Cette baisse des taux d’intérêt encouragea au fil des années les investisseurs à rechercher ailleurs, partout où ils les trouveraient, de meilleurs rendements. Les marchés du crédit (les obligations privées), puis les marchés d’actions bénéficièrent de cet engouement. Entre 2008 et 2018, l’indice actions américain S&P 500 s’est ainsi apprécié de quelque 200 %, et même l’indice européen Eurostoxx a gagné plus de 60 %, en dépit d’une activité économique atone et de multiples crises politiques durant ces dix années.

Les banquiers centraux avaient fait preuve d’une grande audace, très inhabituelle pour eux, consistant à utiliser leur pouvoir exclusif de battre monnaie pour acheter des actifs financiers. Cette création historique de liquidités fit le bonheur des investisseurs. Mais il n’est pas de belle histoire qui ne se termine.

La Banque centrale européenne (BCE) a annoncé la fin de ses propres achats d’obligations pour la fin de cette année

Depuis le début 2018, la vapeur a commencé de s’inverser. Non seulement la Fed n’est plus acheteuse d’obligations (ses achats avaient progressivement cessé en 2014), elle est devenue vendeuse, tentant de remettre sur le marché ce qu’elle avait acheté entre 2009 et 2013. Le QE est devenu QT (« quantitative tightening »). De plus, elle s’est engagée dans une trajectoire de « normalisation » de sa politique monétaire, c’est-à-dire de relèvement des taux d’intérêt à partir de niveaux jugés anormalement bas.
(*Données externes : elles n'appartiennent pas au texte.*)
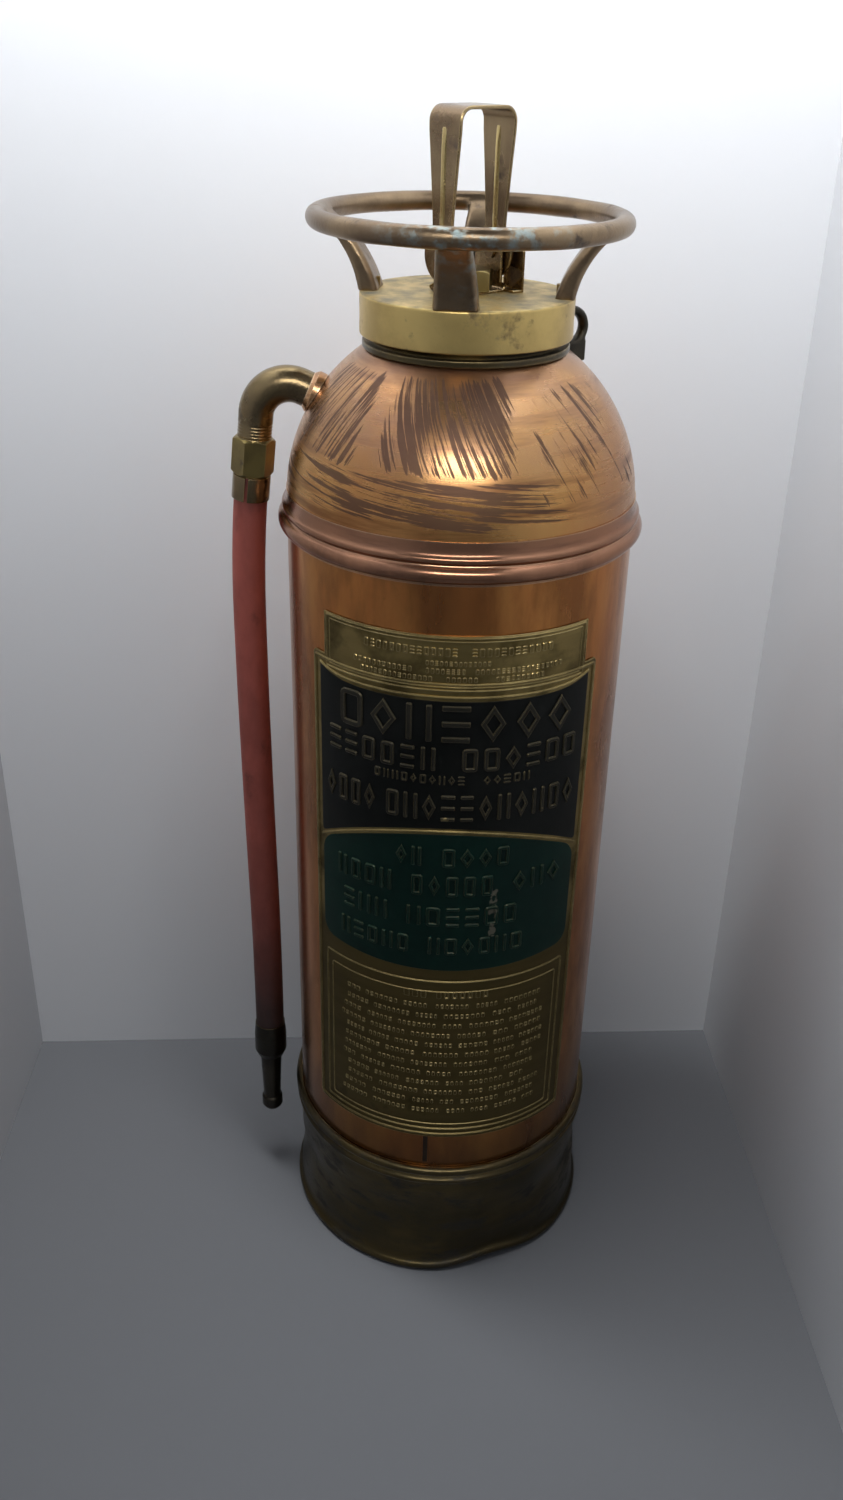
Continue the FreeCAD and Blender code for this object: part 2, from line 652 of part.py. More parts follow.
def make_handle():
    """A round ring on four flat arms that taper and flare out from the cap's rim."""
    body = new_body("handle_casting")
    side = sketch_on(body, "XZ_Plane", "arm_side")
    add_loop(side, [
        (41.5, cap_top), (cap_radius - 0.1, cap_top, 47), (ring_radius - 1.6, ring_height - 3),
        (ring_radius - 3.5, ring_height + 2.2, -58.5),
    ])
    arm = pad(body, side, arm_width)
    taper = sketch_on(body, "YZ_Plane", "arm_taper")
    half_foot = arm_width / 2
    for sign in (1, -1):
        add_loop(taper, [
            (half_foot * sign, cap_top + 3), ((half_foot - 2.4) * sign, ring_height - 8),
            ((half_foot - 2.4) * sign, ring_height + 4), ((half_foot + 2) * sign, ring_height + 4),
            ((half_foot + 2) * sign, cap_top + 3),
        ])
    cut = pocket(body, taper, ring_radius, middle=False, flip=True)
    around(body, [arm, cut], 4)
    ring = sketch_on(body, "XZ_Plane", "ring_section")
    add_circle(ring, ring_radius, ring_height, bar_radius)
    turn = body.newObject("PartDesign::Revolution", "ring_turn")
    turn.Profile = ring
    turn.ReferenceAxis = (ring, ["V_Axis"])
    turn.Angle = 360
    body.Placement = turn_about(Z_AXIS, arm_azimuth.value)
    depth = 5.5
    holes = rivet_pin("handle_rivet_holes", rivet_radius, rivet_circle, cap_top, cap_top + depth)
    combine("Cut", "carry_handle", body, holes)
    rivet_pin("handle_rivets", rivet_radius, rivet_circle, rim_height + gasket_thickness, cap_top + depth)


# ---------------------------------------------------------------- guard
def make_guard():
    """An upright U of strap. Its own X axis runs along the hinge pins."""
    inner = guard_half - strap_thickness
    bottom = pin_height - ear_radius - 1
    corner = 7.0
    band = new_body("guard_band")
    front = sketch_on(band, "XZ_Plane", "guard_front")
    add_loop(front, [
        (-guard_half, bottom), (-guard_half, guard_top - corner, corner),
        (-guard_half + corner, guard_top), (guard_half - corner, guard_top, corner),
        (guard_half, guard_top - corner), (guard_half, bottom), (inner, bottom),
        (inner, guard_top - corner, (corner - strap_thickness) * -1),
        (guard_half - corner, guard_top - strap_thickness),
        (-guard_half + corner, guard_top - strap_thickness, (corner - strap_thickness) * -1),
        (-inner, guard_top - corner), (-inner, bottom),
    ])
    pad(band, front, strap_top_half * 2)
    ribs = sketch_on(band, "XZ_Plane", "guard_ribs")
    rib_height = 0.8
    for sign in (1, -1):
        add_loop(ribs, [
            ((guard_half - 0.5) * sign, pin_height + 8), ((guard_half + rib_height) * sign, pin_height + 10),
            ((guard_half + rib_height) * sign, guard_top - 10), ((guard_half - 0.5) * sign, guard_top - 8),
        ])
    pad(band, ribs, 2.6)

    profile = new_body("guard_profile")
    side = sketch_on(profile, "YZ_Plane", "guard_side")
    ear_top = pin_height + root(ear_radius * ear_radius - strap_low_half * strap_low_half)
    shoulder = guard_top - 9
    lowest = pin_height - ear_radius
    add_loop(side, [
        (strap_top_half, guard_top + 1), (strap_top_half, shoulder), (strap_low_half, ear_top, ear_radius),
        (ear_radius, pin_height, ear_radius), (0, lowest, ear_radius),
        (-ear_radius, pin_height, ear_radius), (-strap_low_half, ear_top), (-strap_top_half, shoulder),
        (-strap_top_half, guard_top + 1),
    ])
    add_circle(side, 0, pin_height, pin_radius + pin_fit)
    pad(profile, side, guard_half * 3)
    guard = combine("Common", "guard", band, profile)
    guard.Placement = turn_about(Z_AXIS, guard_azimuth.value)


def make_bracket():
    """A bent plate: a base under the gland nut, two ears for the pins and a leaf that steadies the guard."""
    inner = bracket_half - plate_thickness
    ear_half = 8.0
    base_half = 11.0
    body = new_body("guard_bracket")
    base = sketch_on(body, "XY_Plane", "bracket_base")
    leaf_outer = bracket_half + 5.6
    leaf_inner = leaf_outer - 1.2
    add_loop(base, [
        (-bracket_half, -base_half), (bracket_half, -base_half), (bracket_half, -17), (leaf_outer, -17),
        (leaf_outer, -4), (bracket_half, -4), (bracket_half, base_half), (-bracket_half, base_half),
    ])
    pad(body, base, plate_thickness, middle=False)
    ears = sketch_on(body, "YZ_Plane", "bracket_ears")
    pin_level = pin_height - cap_top
    add_loop(ears, [
        (-ear_half, 0), (-ear_half, pin_level, ear_half), (0, pin_level + ear_half, ear_half),
        (ear_half, pin_level), (ear_half, 0),
    ])
    add_circle(ears, 0, pin_level, pin_radius)
    pad(body, ears, bracket_half * 2)
    gap = sketch_on(body, "XZ_Plane", "bracket_gap")
    add_loop(gap, [(-inner, plate_thickness), (inner, plate_thickness), (inner, 40), (-inner, 40)])
    pocket(body, gap, 60)
    hole = sketch_on(body, "XY_Plane", "bracket_hole")
    add_circle(hole, 0, 0, boss_radius + 0.3)
    pocket(body, hole, plate_thickness * 4)
    leaf = sketch_on(body, "XY_Plane", "bracket_leaf")
    add_loop(leaf, [(leaf_inner, -17), (leaf_outer, -17), (leaf_outer, -4), (leaf_inner, -4)])
    pad(body, leaf, 19, middle=False)
    body.Placement = turn_about(Z_AXIS, guard_azimuth.value, Vector(0, 0, cap_top.value))

    pins = new_body("guard_pins")
    section = sketch_on(pins, "XZ_Plane", "pin_section")
    head = pin_radius + 1.6
    start = bracket_half - 2.7
    end = guard_half + 0.2
    for sign in (1, -1):
        add_loop(section, [
            (start * sign, 0), (start * sign, pin_radius + 1.2), (inner * sign, pin_radius + 1.2),
            (inner * sign, pin_radius), (end * sign, pin_radius), (end * sign, head),
            ((end + 0.6) * sign, head), ((end + 1.4) * sign, head - 1.2), ((end + 1.4) * sign, 0),
        ])
    spin = pins.newObject("PartDesign::Revolution", "pin_turn")
    spin.Profile = section
    spin.ReferenceAxis = (section, ["H_Axis"])
    spin.Angle = 360
    pins.Placement = turn_about(Z_AXIS, guard_azimuth.value, Vector(0, 0, pin_height.value))


# ---------------------------------------------------------------- plunger, gland and cartridge
def make_plunger():
    stem_top = knob_bottom + 4
    tip = chamber_bottom - 1
    turned("plunger_stem", [
        (0, tip), (1.6, tip + 4), (1.6, tip + 11), (stem_radius, tip + 12.4), (stem_radius, stem_top), (0, stem_top),
    ])
    knob_top = knob_bottom + knob_height
    crown = 0.6
    face = knob_radius - 2.5
    crown_radius = (face * face + crown * crown) / (2 * crown)
    turned("striker_knob", [
        (stem_radius, knob_bottom), (knob_radius - 1.5, knob_bottom), (knob_radius, knob_bottom + 1.5),
        (knob_radius, knob_top - 2.5, -2.5), (face, knob_top, crown_radius * -1), (0, knob_top + crown),
        (0, stem_top), (stem_radius, stem_top),
    ])
    turned("spring_collar", [
        (stem_radius, collar_bottom), (chamber_radius - 0.8, collar_bottom),
        (chamber_radius - 0.8, collar_bottom + 3), (stem_radius, collar_bottom + 3),
    ])
    spring = new_body("return_spring")
    wire = sketch_on(spring, "XZ_Plane", "spring_wire")
    lowest = chamber_bottom + wire_radius + 0.05
    coil_height = collar_bottom - chamber_bottom - wire_radius * 2 - 0.1
    add_circle(wire, spring_radius, lowest, wire_radius)
    helix = spring.newObject("PartDesign::AdditiveHelix", "spring_helix")
    helix.Profile = wire
    helix.ReferenceAxis = (wire, ["V_Axis"])
    helix.Mode = "height-turns-angle"
    helix.Turns = 5.5
    bind(helix, "Height", coil_height)


def make_gland():
    bore = boss_radius + 0.1
    bottom = cap_top + plate_thickness
    ceiling = nut_top - 2.7
    corner = nut_flats / math.sqrt(3)
    blank = turned("gland_blank", [
        (bore, bottom), (corner + 0.3, bottom), (corner + 0.3, nut_top - 2), (corner - 2.2, nut_top),
        (stem_radius + stem_fit, nut_top), (stem_radius + stem_fit, ceiling), (bore, ceiling),
    ])
    nut = combine("Common", "gland_nut", blank, hexagon("gland_hexagon", nut_flats, bottom, nut_top))
    nut.Placement = turn_about(Z_AXIS, guard_azimuth.value + 11)
    boss_top = nut_top - 4
    turned("gland_packing", [
        (stem_radius + stem_fit, boss_top), (boss_radius, boss_top),
        (boss_radius, ceiling), (stem_radius + stem_fit, ceiling),
    ])

    under = rim_height + gasket_thickness
    socket_bottom = cartridge_top - 10.5
    turned("cartridge_socket", [
        (stem_radius + stem_fit, boss_top), (boss_radius, boss_top), (boss_radius, under), (19, under),
        (19, under - 5.5), (16, under - 5.5), (16, cartridge_top + 1.5), (cage_radius - 1, cartridge_top + 1.5),
        (cage_radius - 1, socket_bottom), (10.2, socket_bottom), (10.2, chamber_bottom),
        (chamber_radius, chamber_bottom), (chamber_radius, chamber_bottom + 23),
        (stem_radius + stem_fit, chamber_bottom + 23),
    ])
    washer_top = cartridge_top + 1.5
    turned("spring_seat", [
        (2.2, washer_top), (10, washer_top), (10, chamber_bottom), (2.2, chamber_bottom),
    ])
    turned("cartridge_washer", [
        (4, cartridge_top), (10, cartridge_top), (10, washer_top), (4, washer_top),
    ])


def make_cartridge():
    wall = 2.2
    shoulder = cartridge_top - 24
    bottom = cage_bottom + 8
    inside = cartridge_radius - wall
    turned("gas_cartridge", [
        (2.6, cartridge_top), (10, cartridge_top), (10, cartridge_top - 14),
        (cartridge_radius, shoulder), (cartridge_radius, bottom + 9, -9), (cartridge_radius - 9, bottom),
        (0, bottom), (0, bottom + wall), (inside - 7, bottom + wall, 7), (inside, bottom + wall + 7),
        (inside, shoulder - 1), (2.6, cartridge_top - 16),
    ])
    cage = new_body("cartridge_cage")
    cage_top = cartridge_top
    revolve(cage, [
        (8, cage_bottom), (cage_radius, cage_bottom), (cage_radius, cage_top), (cage_radius - 1, cage_top),
        (cage_radius - 1, cage_bottom + 1.2), (8, cage_bottom + 1.2),
    ])
    slot = sketch_on(cage, "YZ_Plane", "cage_slot")
    add_loop(slot, [
        (-5, cage_bottom + 15), (5, cage_bottom + 15), (5, cage_top - 25), (-5, cage_top - 25),
    ])
    cut = pocket(cage, slot, cage_radius + 5, middle=False, flip=True)
    around(cage, [cut], 4)


make_tank()
make_skirt()
make_neck()
make_name_plate()
make_hanger()
make_gooseneck()
make_hose_fittings()
hose_corners = make_hose()
make_nozzle(hose_corners)
make_cap()
make_handle()
make_guard()
make_bracket()
make_plunger()
make_gland()
make_cartridge()
doc.recompute()

NODES = (
    "tank_shell", "dome", "seam_bead", "bottom_head", "base_skirt", "neck_collar", "name_plate", "hanger_eye",
    "gooseneck", "outlet_flange", "outlet_strainer", "union_nut", "union_washer", "hose_tail", "hose_ferrule",
    "hose", "nozzle_ferrule", "nozzle",
    "cap", "cap_gasket", "carry_handle", "handle_rivets",
    "guard", "guard_bracket", "guard_pins",
    "striker_knob", "plunger_stem", "spring_collar", "return_spring",
    "gland_nut", "gland_packing", "cartridge_socket", "spring_seat", "cartridge_washer",
    "gas_cartridge", "cartridge_cage",
)
for item in doc.Objects:
    if {"Invalid", "Error"} & set(item.State):
        raise RuntimeError(f"{item.Label} did not build: {item.State}")
pieces = {item.Label: item for item in doc.Objects}
for node in NODES:
    shape = pieces[node].Shape
    if shape.isNull() or not shape.isValid() or not shape.Solids:
        raise RuntimeError(f"{node} has no valid shape")
for node in NODES:
    shape = pieces[node].Shape
    shape.exportStep(f"parts/{node}.step")
    print(f"{node}: {len(shape.Solids)} solid(s), {shape.Volume / 1000:.2f} cm3")
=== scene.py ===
# %% [markdown]
# # A copper water extinguisher with a carrying ring
#
# The tank is a copper tube with a pressed copper dome, a brass skirt below and a heavy cast cap above.
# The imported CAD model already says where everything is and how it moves. This lesson dresses it: each
# cell makes one piece or one finish, in millimetres, and hangs it on the CAD body that carries it.

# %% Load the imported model
import math
import random

import bmesh
import bpy
from mathutils import Matrix, Vector, noise


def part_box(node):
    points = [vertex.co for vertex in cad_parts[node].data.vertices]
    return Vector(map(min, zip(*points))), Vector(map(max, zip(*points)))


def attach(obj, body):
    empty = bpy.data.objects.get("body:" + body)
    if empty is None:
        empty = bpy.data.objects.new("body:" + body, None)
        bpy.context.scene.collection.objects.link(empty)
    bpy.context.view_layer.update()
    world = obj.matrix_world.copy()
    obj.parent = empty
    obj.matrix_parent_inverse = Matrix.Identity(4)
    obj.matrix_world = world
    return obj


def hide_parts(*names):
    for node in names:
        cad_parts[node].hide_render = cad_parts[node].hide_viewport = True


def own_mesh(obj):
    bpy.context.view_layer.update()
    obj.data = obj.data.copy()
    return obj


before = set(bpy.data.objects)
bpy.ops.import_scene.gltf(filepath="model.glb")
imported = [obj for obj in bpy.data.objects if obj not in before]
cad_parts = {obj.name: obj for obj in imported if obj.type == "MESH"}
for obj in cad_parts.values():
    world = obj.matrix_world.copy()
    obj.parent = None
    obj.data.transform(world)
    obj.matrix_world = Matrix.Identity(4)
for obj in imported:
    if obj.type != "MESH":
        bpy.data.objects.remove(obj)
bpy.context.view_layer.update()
MM = 0.001
TAU = 2 * math.pi


def low_high(node):
    """A CAD node's lowest and highest corner in millimetres."""
    low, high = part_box(node)
    return low / MM, high / MM


shell_low, shell_high = low_high("tank_shell")
TANK_RADIUS = shell_high.x
SEAM = shell_high.z
DOME_CENTRE = SEAM + 9.5
print("tank radius", round(TANK_RADIUS, 2), "seam height", round(SEAM, 1))

# %% [markdown]
# ## The camera
#
# The extinguisher stands near the camera, which is a little above its cap and tips down. A short lens this
# close makes the foot look narrower than the dome, so the distance matters as much as the angle.

# %% Camera
camera_lens = bpy.data.cameras.new("portrait_camera")
camera_lens.sensor_width = 36
camera_lens.lens = 31.9
camera_lens.clip_start = 0.02
camera = bpy.data.objects.new("portrait_camera", camera_lens)
bpy.context.collection.objects.link(camera)
TIP_DOWN = math.radians(28.428)
TURN = math.radians(1.451)
ROLL = math.radians(1.357)
camera.matrix_world = (
    Matrix.Translation((0, -0.66397, 0.67698))
    @ Matrix.Rotation(TURN, 4, "Z")
    @ Matrix.Rotation(math.pi / 2 - TIP_DOWN, 4, "X")
    @ Matrix.Rotation(ROLL, 4, "Z")
)
bpy.context.scene.camera = camera
print("camera tips down", round(math.degrees(TIP_DOWN), 1), "degrees")

# %% [markdown]
# ## The hose
#
# The hose is a short stiff length of red rubber that hangs straight down beside the tank, bowed very
# slightly by its own set. A NURBS curve through a few route points is the honest way to make it, because
# the curve is the hose's centreline. Each point's radius is the rubber's real radius, so the bevel depth is
# simply one.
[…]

La Banque centrale européenne (BCE) n’en est pas encore au même stade, mais elle a annoncé la fin de ses propres achats d’obligations pour la fin de cette année. Les investisseurs doivent comprendre que les ramifications de ce renversement de tendance sont décisives à trois égards.

Contexte

La sécurité qu’offrait un soutien au prix des actifs financiers garanti par des banques centrales a eu pour conséquence un effondrement de la perception du risque, autrement dit de la volatilité. Le retrait des banques centrales fera le lit d’une augmentation de la volatilité. Autrement dit les chocs externes, qu’ils soient politiques ou économiques, auront plus d’impact sur les marchés.

Sauf à ce que de nouveaux acheteurs se présentent en nombre suffisant pour compenser l’inversion des interventions des banques centrales, les taux d’intérêt auront tendance à monter, donc leur prix à baisser, entraînant dans leur tendance le prix des actions et des obligations privées. On voit bien que l’année boursière 2018 n’est déjà plus tout sur la tendance de 2017.

Mais il ne faut pas s’y tromper : l’investisseur ne doit plus se soucier exclusivement d’économie

Enfin, la Fed américaine étant la première banque centrale à inverser son action, c’est la réduction de l’offre de dollars qui ouvre le bal du tarissement des liquidités. Donc les premières victimes de ce phénomène seront les pays dépendants du dollar pour financer leurs déficits. Les secousses financières que vient de subir l’Argentine constituent à cet égard une entrée en matière éclairante.

Bien entendu, toute révolution se déroule dans un contexte, qui en influence les effets. Une croissance économique résiliente, une remontée de l’inflation, en particulier aux Etats-Unis, encourageraient les banques centrales à accélérer leur désengagement. A contrario, un ralentissement ou des marchés très volatils les inciteront peut-être à lever le pied. Mais il ne faut pas s’y tromper : l’investisseur ne doit plus se soucier exclusivement d’économie. Il lui faut surveiller désormais les conditions strictement financières qui accompagneront cette dernière.